Print the entire listing. Each line must match the original exactly.

──────────────────────────────

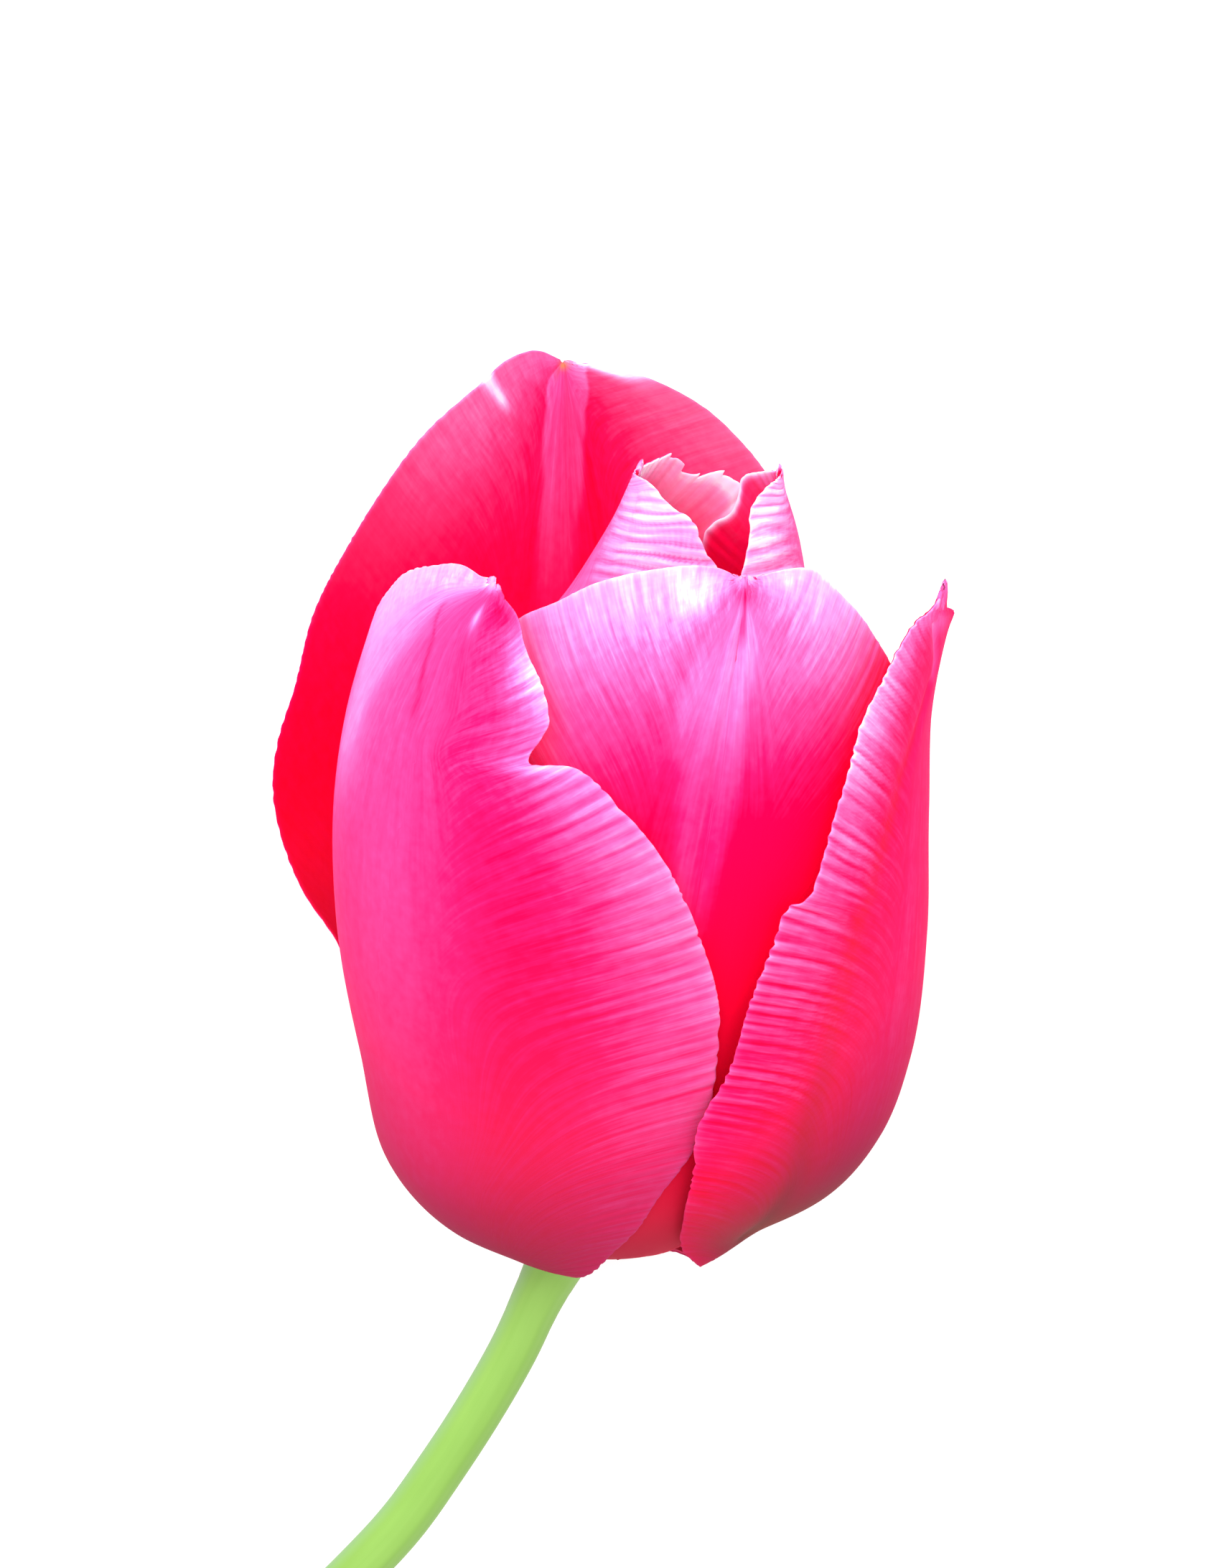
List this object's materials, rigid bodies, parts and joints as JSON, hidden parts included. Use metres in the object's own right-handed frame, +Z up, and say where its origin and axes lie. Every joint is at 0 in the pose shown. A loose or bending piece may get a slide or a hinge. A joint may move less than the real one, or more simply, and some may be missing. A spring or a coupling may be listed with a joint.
{
  "type": "cut tulip",
  "caption": "Cut tulip lying on its side: a full, half-open bloom of broad pink petals with pale, wrinkled margins on a bare, curved green stem.",
  "frame": {"origin": "Middle of the part's bounding box, on the surface that the flower lies on.", "axes": "+Z is up, away from the surface. +Y runs from the cut end of the stem towards the tips of the petals and is the longest extent. +X is to the flower's right, seen from above with the petals pointing up."},
  "size_m": [0.1176, 0.205, 0.0631],
  "materials": {
    "petal": "soft satin, deep pink with fine veins, paling to white at the wrinkled margins; redder inside",
    "stem": "smooth matt pale green with a faint bloom",
    "pistil": "matt pale green with a cream stigma",
    "stamens": "powdery dark anthers on pale filaments"
  },
  "bodies": {
    "root": {"stem": "stem", "petal_back": "petal", "petal_front_left": "petal", "petal_front_right": "petal", "petal_inner_front": "petal", "petal_inner_left": "petal", "petal_inner_right": "petal", "pistil": "pistil", "stamens": "stamens"}
  },
  "joints": []
}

──────────────────────────────

PROBLEM SOLUTION.
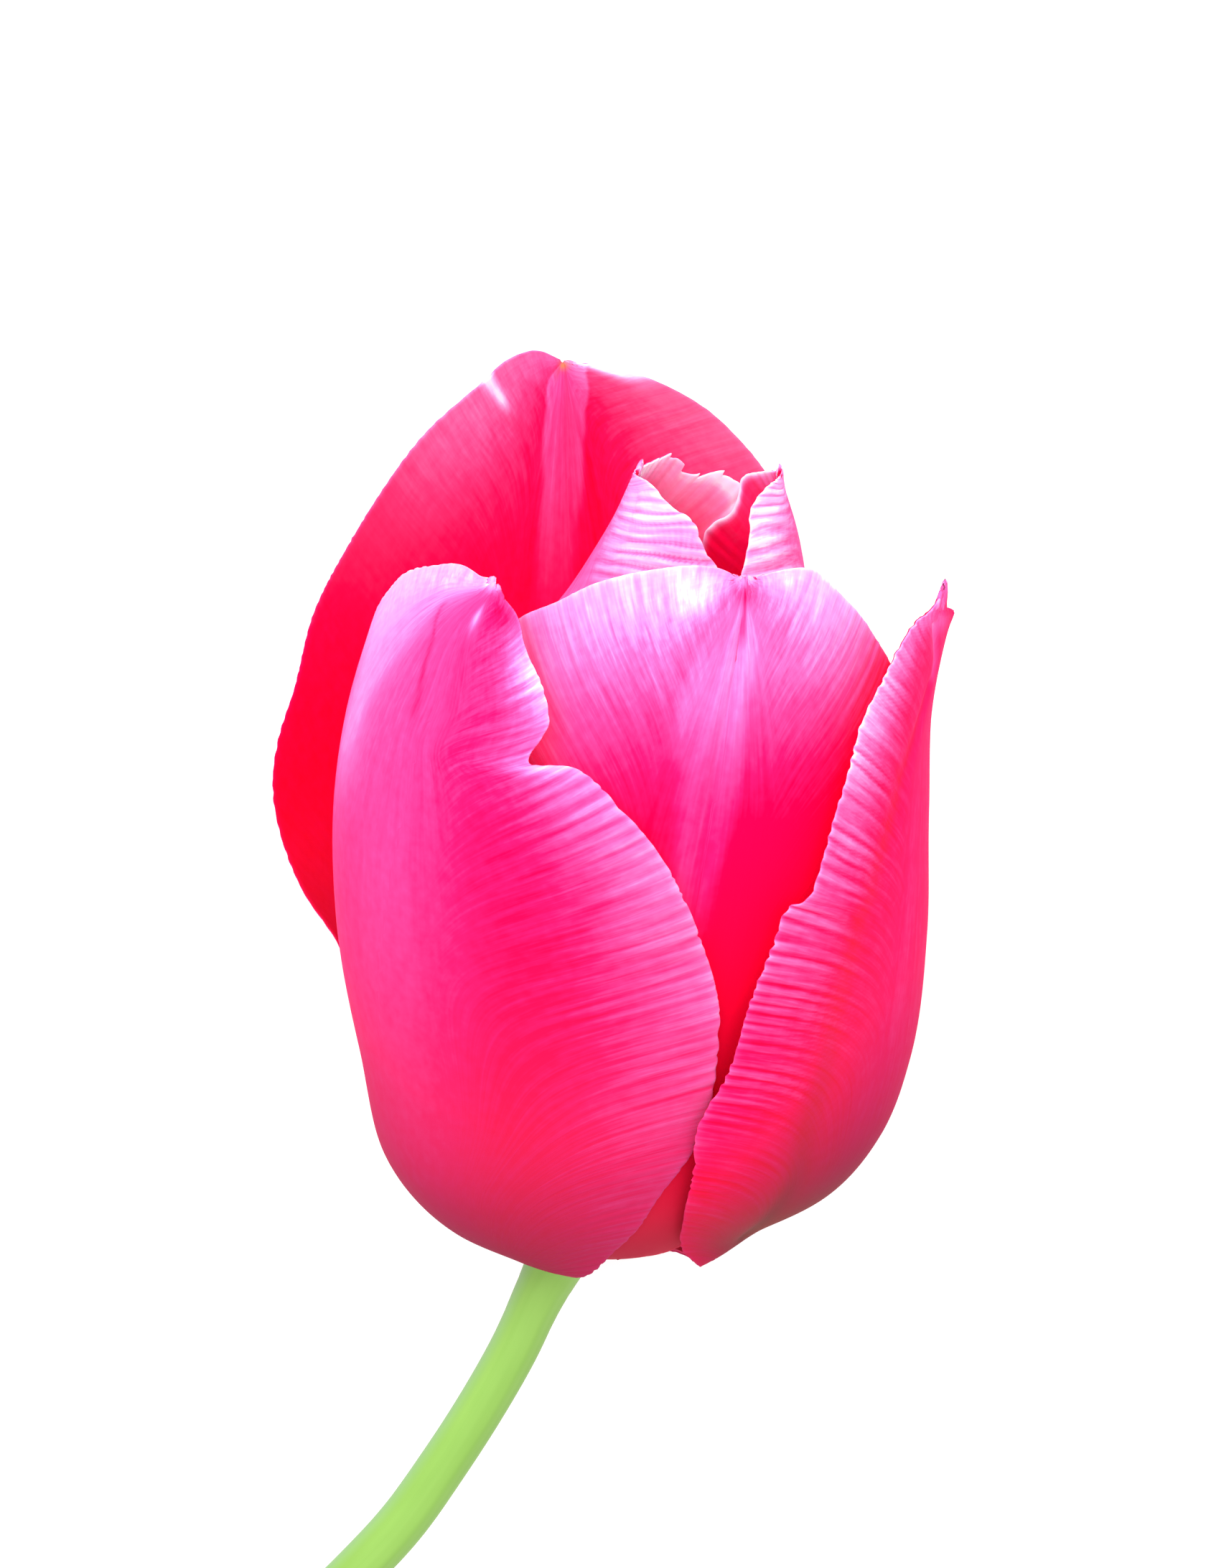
List this object's materials, rigid bodies, parts and joints as JSON, hidden parts included. Use metres in the object's own right-handed frame, +Z up, and say where its origin and axes lie. Every joint is at 0 in the pose shown. A loose or bending piece may get a slide or a hinge. A joint may move less than the real one, or more simply, and some may be missing. A spring or a coupling may be listed with a joint.
{
  "type": "cut tulip",
  "caption": "Cut tulip lying on its side: a full, half-open bloom of broad pink petals with pale, wrinkled margins on a bare, curved green stem.",
  "frame": {"origin": "Middle of the part's bounding box, on the surface that the flower lies on.", "axes": "+Z is up, away from the surface. +Y runs from the cut end of the stem towards the tips of the petals and is the longest extent. +X is to the flower's right, seen from above with the petals pointing up."},
  "size_m": [0.1176, 0.205, 0.0631],
  "materials": {
    "petal": "soft satin, deep pink with fine veins, paling to white at the wrinkled margins; redder inside",
    "stem": "smooth matt pale green with a faint bloom",
    "pistil": "matt pale green with a cream stigma",
    "stamens": "powdery dark anthers on pale filaments"
  },
  "bodies": {
    "root": {"stem": "stem", "petal_back": "petal", "petal_front_left": "petal", "petal_front_right": "petal", "petal_inner_front": "petal", "petal_inner_left": "petal", "petal_inner_right": "petal", "pistil": "pistil", "stamens": "stamens"}
  },
  "joints": []
}